Phillies fire Rob Thomson, name Don Mattingly interim manager after 9-19 start to season

The Phillies on Tuesday fired manager Rob Thomson, the owner of the highest managerial winning percentage in franchise history who guided them to four postseason appearances in four years, but now bears the brunt of a nightmarish beginning to the 2026 season.
Bench coach Don Mattingly was promoted to interim manager. The club will turn to Mattingly, whose son Preston is the Phillies’ general manager, to find the answers Thomson couldn’t. There may not be any answers. The Phillies have not hit, their reliable rotation has failed them, and the defense has been erratic at best. Absent a major roster shakeup, the Phillies are banking on a managerial change sparking something.
Carrying the largest payroll in franchise history with World Series-or-bust expectations, the Phillies have played listless baseball for much of April, entering Tuesday with a 9-19 mark. They endured a 10-game losing streak — their longest since 1999. The roster constructed by Dave Dombrowski, the veteran president of baseball operations, revealed far more cracks than anticipated. Thomson will take the blame for that.
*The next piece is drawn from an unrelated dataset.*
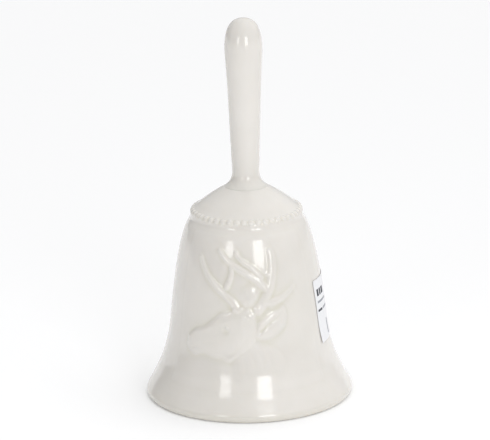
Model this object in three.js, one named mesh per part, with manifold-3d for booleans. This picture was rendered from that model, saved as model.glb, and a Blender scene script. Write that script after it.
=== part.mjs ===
// Porcelain table bell: a slip-cast bell with a beaded shoulder and a moulded stag's head, a long hollow handle luted to
// its top, and a porcelain ball clapper that hangs inside from a cemented eye pin on a short six-link chain.
// Millimetres, +Z up. The origin is the centre of the mouth, on the plane that the rim stands on. -Y is the front, with the stag.
import * as THREE from "three";
import { mergeVertices } from "three/addons/utils/BufferGeometryUtils.js";
import Module from "manifold-3d";

// ---- driving dimensions ------------------------------------------------------------------------------------------
const OVERALL_HEIGHT = 165; // rim plane to the tip of the handle
const SEAT_Z = 92.6; // flat on top of the bell that the handle is luted to
const JOINT_GAP = 0.3; // slip, cement or glue line between pieces that are stuck together
const BORE_R = 3.0; // vent hole in the top of the bell, and the hollow of the handle above it
const ROUND = 48; // facets round the bell

const BEAD_COUNT = 48;
const BEAD_R = 1.25; // radius of one pearl of the beaded ring
const BEAD_RING_R = 22.95;
const BEAD_Z = 82.2;
const BEAD_PHASE_DEG = -2.9;

const RELIEF = 0.9; // how far the stag stands out of the wall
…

But by removing one layer of insulation, Dombrowski will be subject to greater scrutiny. He acted with a swifter hand than in 2022, when he fired manager Joe Girardi after 51 games and installed Thomson as the interim leader.
Now, in making a change after only 28 games, Dombrowski is hoping for the same effect. The veteran executive, according to league sources, pursued fired Red Sox manager Alex Cora, who turned down a job offer to manage the Phillies.
The Phillies also promoted third base coach Dusty Wathan to bench coach. Triple-A Lehigh Valley manager Anthony Contreras will join the major-league staff as third base coach.
Thomson, 62, operated with a steadiness that his players admired. He was an accidental manager; he had spent decades in player development and as a big-league coach. He had long moved past the idea of managing in the majors. He had planned to retire from baseball after the 2022 season. Instead, he reached the World Series and rekindled his love for the game.
He will be remembered for the magical 2022 season that resulted in a National League pennant and the backbreaking October failures that followed. In 2023, the Phillies were one win from back-to-back World Series appearances; the specter of that year’s National League Championship Series still hovers over the franchise to this day. It felt like the Phillies’ moment, then they lost Games 6 and 7 at home to the Arizona Diamondbacks.
Thomson’s .568 winning percentage in parts of five seasons is the best mark of any Phillies manager since the 19th century. He was only the fourth manager in MLB history to reach the postseason in each of his first four full seasons as a manager (Dave Roberts, Aaron Boone and Mike Matheny were the others). He is one of only three Phillies managers to win consecutive division titles.
But Thomson, fairly or unfairly, became the symbol of a staleness that overcame the Phillies, who have lost eight of their last 10 postseason games while increasing their regular-season wins each of the last three seasons.
Rob Thomson inherited a 22-29 team as interim manager in June 2022 and led the Phillies to the World Series. (Michael Reaves / Getty Images)
Dombrowski decided to retain Thomson after a taut, four-game series defeat to the mighty Los Angeles Dodgers last October. The Phillies then extended Thomson’s contract through 2027, aligning him with Dombrowski’s term. They re-signed hitting coach Kevin Long to a three-year contract, league sources said, because Long was a free agent and fielded robust interest from rival clubs in the offseason.
Then, sometime during spring training, the Phillies extended the contracts of the entire coaching staff, keeping them in place through 2027. That was not just a vote of confidence; it was a statement that management believed in the infrastructure the Phillies had in place. They valued continuity.
Until they didn’t.
Thomson, lacking a consistent righty-hitting presence in his lineup, used 21 different batting orders in 28 games. He tried Felix Reyes, a veteran of 18 games at Triple A, as his cleanup hitter two games into his big-league career. He attempted platoons and shifted players up and down the order. Thomson preached loyalty, sometimes to a fault, and he stuck with certain players through prolonged slumps. Often, it was because the alternatives were not compelling enough. The best — and only — fix in 2026 was to lurch forward with the assembled pieces at his disposal.
This was Thomson’s ninth season with the Phillies. He came to Philadelphia as Gabe Kapler’s bench coach, then served in the same role when Girardi was manager. A decade of darkness evaporated with Thomson in charge because Philadelphia tasted postseason baseball again. Now it’s the expectation, and that is Thomson’s legacy as he exits.